Construct | Matches |
(X) | Groups X, and captures submatch. |
(?<name>X) | Groups X, and captures submatch, assigning name as the name of the submatch. Name must consist of a sequence of word-constituent characters. |
(?:X) | Groups X, but does no captures. |
(?imsx-imsx:X) | Groups X, with turning on/off the given flags. |
(?imsx-imsx) | Successfully matches nothing, and changes the given flags within the current group. |
(?=X) | Zero-width positive look-ahead |
(?!X) | Zero-width negative look-ahead |
(?<=X) | Zero-width positive look-behind |
(?<!X) | Zero-width negative look-behind |
(?>X) | Matches X, and never backtrack. (also known as "standalone" group) |
(?(n)Y) | If submatch N has a value, match Y. |
(?(n)Y|Z) | If submatch X has a value, match Y; otherwise match Z. |
(?(?=X)Y|Z) (?(?!X)Y|Z) (?(?<=X)Y|Z) (?(?<!X)Y|Z) |
Try the look-ahead or look-behind assertion of X, and if succeeds, match Y; otherwise match Z. '|Z' part can be omitted. |
Construct | Matches |
\n | Matches the n-th submatch (n>=1). If n-th submatch doesn't have a value, it doesn't match anything (match just fails). If n is more than one digit, it becomes a back reference only if there are that many capturing groups in the regular expressions; otherwise, it is interpreted as an octal character notation if possible. |
\k<name> | Matches the submatch with name. If there are more than one submatches that has the name, this tries to match the one that has the biggest number first, and if it fails, the smaller numbered submatches are tried. |
Capturing submatches (X)
and
(?<name>X)
are numbered in the order of its
opening parenthesis from left to right. Named submatch is counted the
same as unnamed submatch, and can be back-referenced by both name and
number.
When the input string matches X, the portion of the input string is saved. It can be referenced within a regular expression, by the back reference construct, or can be returned to the user program as a submatch.

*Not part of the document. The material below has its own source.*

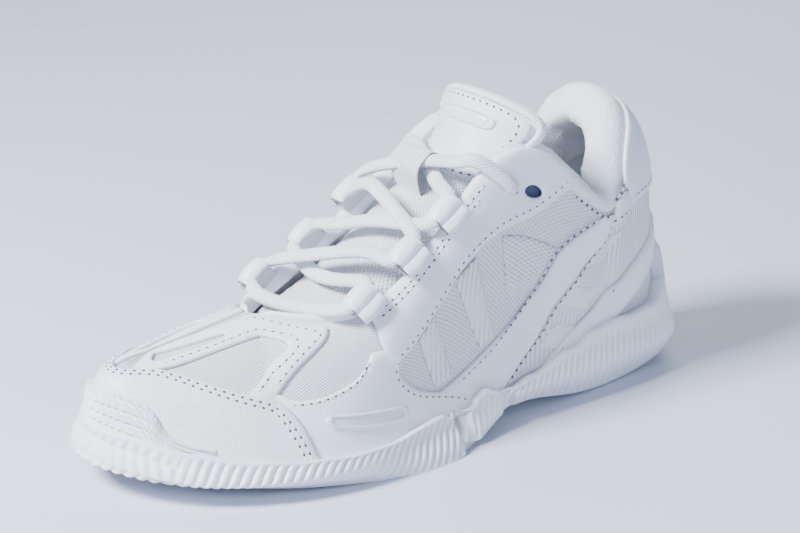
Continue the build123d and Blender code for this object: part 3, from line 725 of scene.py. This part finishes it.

If the capturing construct matches more than once, it saves the last match.
Most functions that accept a regexp string such as match-re and compile-re also accept a regexp tree. A regexp tree is an s-expression with the syntax described below. The syntax was defined by CL-PPCRE and is intended to be compatible with it. This documentation was taken from the CL-PPCRE documentation, available as http://www.weitz.de/cl-ppcre/.
Programmers are usually most familiar with regexp string syntax, and it suffices for many normal regexp applications. However, string syntax does not scale very well -- complex regexps are hard to write and even harder to parse. The frequent need for backslach escapes is a further complication. In such cases, programmers may find tree syntax easiler to code in Lisp source code editors with their autmatic indentation and parentheses matching.
Further, in any application that generates regular expressions on the fly will undoubtedly find it easier to generate s-expr tress than trying to perform and extra level of encoding into string syntax, only to force the regexp system immediately to parse the string back.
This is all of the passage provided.